**Data section:**
○ ○ ○ ○ ○

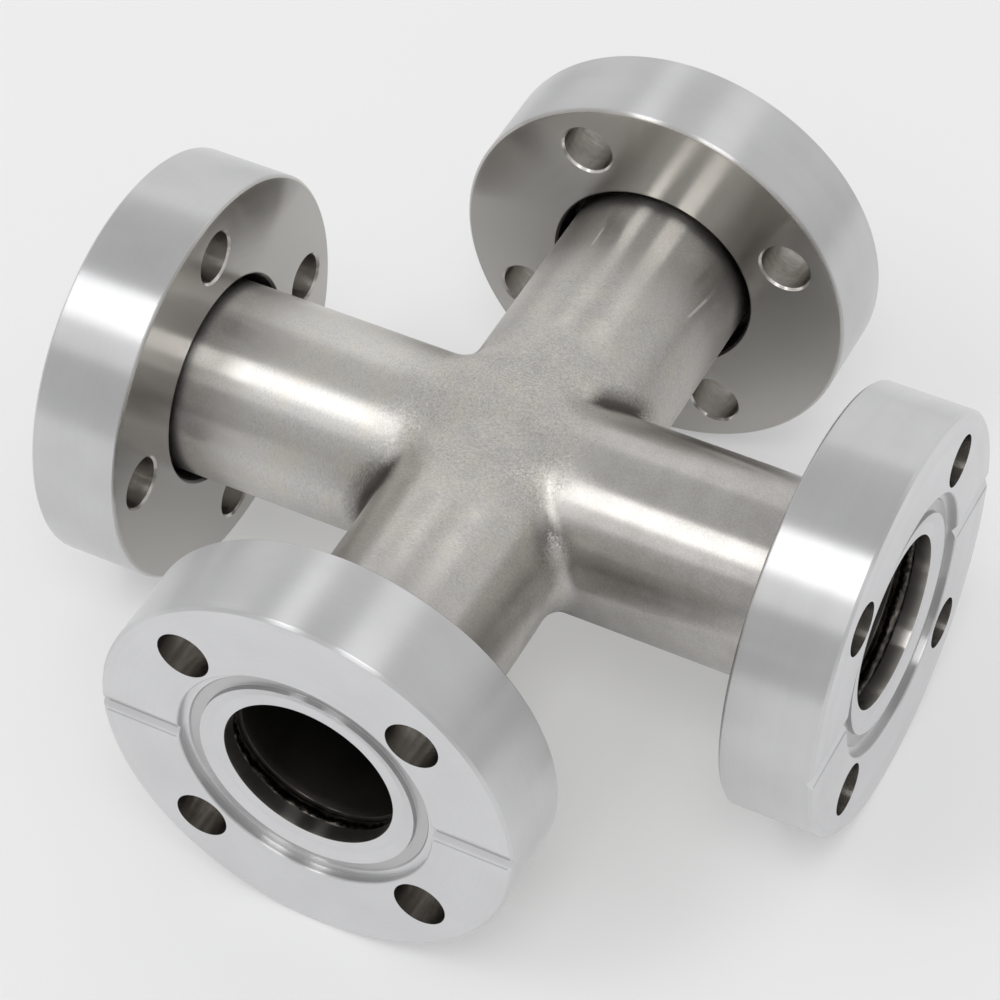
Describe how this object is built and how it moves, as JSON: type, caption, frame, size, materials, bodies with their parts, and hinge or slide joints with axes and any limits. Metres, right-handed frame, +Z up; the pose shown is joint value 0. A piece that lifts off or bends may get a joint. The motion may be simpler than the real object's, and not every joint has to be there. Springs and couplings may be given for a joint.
{
  "type": "vacuum four-way cross",
  "caption": "Four-way vacuum cross: one-piece tube body with round knife-edge bolt flanges on its arms, some welded on and some with bolt rings that turn.",
  "frame": {"origin": "where the axes of the two crossing tubes meet, which is also the centre of the bounding box", "axes": "+X along the arm of the right welded flange, -Y along the arm of the front welded flange, +Z up from the plane of the four arms"},
  "size_m": [0.1046, 0.1046, 0.0538],
  "materials": {
    "blasted_steel": "bead-blasted, faintly mottled",
    "turned_steel": "fine turned satin",
    "spring_wire": "drawn wire",
    "weld_metal": "as welded, rippled"
  },
  "bodies": {
    "body": {"cross_tube": "blasted_steel", "flange_front": "turned_steel", "flange_right": "turned_steel", "insert_left": "turned_steel", "insert_back": "turned_steel", "retainer_left": "spring_wire", "retainer_back": "spring_wire", "weld_front": "weld_metal", "weld_right": "weld_metal", "weld_left": "weld_metal", "weld_back": "weld_metal"},
    "ring_left": {"ring_left": "turned_steel"},
    "ring_back": {"ring_back": "turned_steel"}
  },
  "joints": [
    {"name": "ring_left_turn", "type": "hinge", "parent": "body", "child": "ring_left", "pos_m": [-0.04635, 0, 0], "axis": [1, 0, 0], "continuous": true},
    {"name": "ring_back_turn", "type": "hinge", "parent": "body", "child": "ring_back", "pos_m": [0, 0.04635, 0], "axis": [0, 1, 0], "continuous": true}
  ]
}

○ ○ ○ ○ ○

**Requirement:** Print the material above once more, exactly.

**Result for this exercise:**
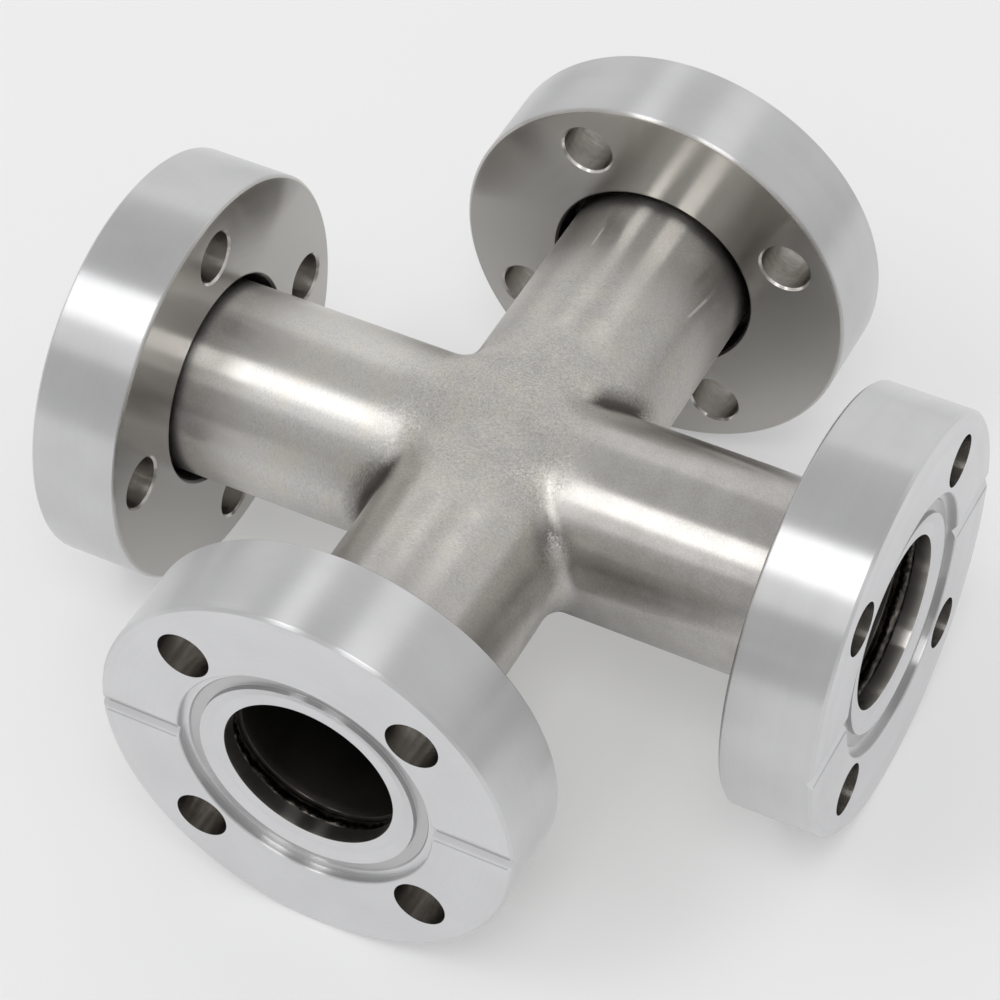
Describe how this object is built and how it moves, as JSON: type, caption, frame, size, materials, bodies with their parts, and hinge or slide joints with axes and any limits. Metres, right-handed frame, +Z up; the pose shown is joint value 0. A piece that lifts off or bends may get a joint. The motion may be simpler than the real object's, and not every joint has to be there. Springs and couplings may be given for a joint.
{
  "type": "vacuum four-way cross",
  "caption": "Four-way vacuum cross: one-piece tube body with round knife-edge bolt flanges on its arms, some welded on and some with bolt rings that turn.",
  "frame": {"origin": "where the axes of the two crossing tubes meet, which is also the centre of the bounding box", "axes": "+X along the arm of the right welded flange, -Y along the arm of the front welded flange, +Z up from the plane of the four arms"},
  "size_m": [0.1046, 0.1046, 0.0538],
  "materials": {
    "blasted_steel": "bead-blasted, faintly mottled",
    "turned_steel": "fine turned satin",
    "spring_wire": "drawn wire",
    "weld_metal": "as welded, rippled"
  },
  "bodies": {
    "body": {"cross_tube": "blasted_steel", "flange_front": "turned_steel", "flange_right": "turned_steel", "insert_left": "turned_steel", "insert_back": "turned_steel", "retainer_left": "spring_wire", "retainer_back": "spring_wire", "weld_front": "weld_metal", "weld_right": "weld_metal", "weld_left": "weld_metal", "weld_back": "weld_metal"},
    "ring_left": {"ring_left": "turned_steel"},
    "ring_back": {"ring_back": "turned_steel"}
  },
  "joints": [
    {"name": "ring_left_turn", "type": "hinge", "parent": "body", "child": "ring_left", "pos_m": [-0.04635, 0, 0], "axis": [1, 0, 0], "continuous": true},
    {"name": "ring_back_turn", "type": "hinge", "parent": "body", "child": "ring_back", "pos_m": [0, 0.04635, 0], "axis": [0, 1, 0], "continuous": true}
  ]
}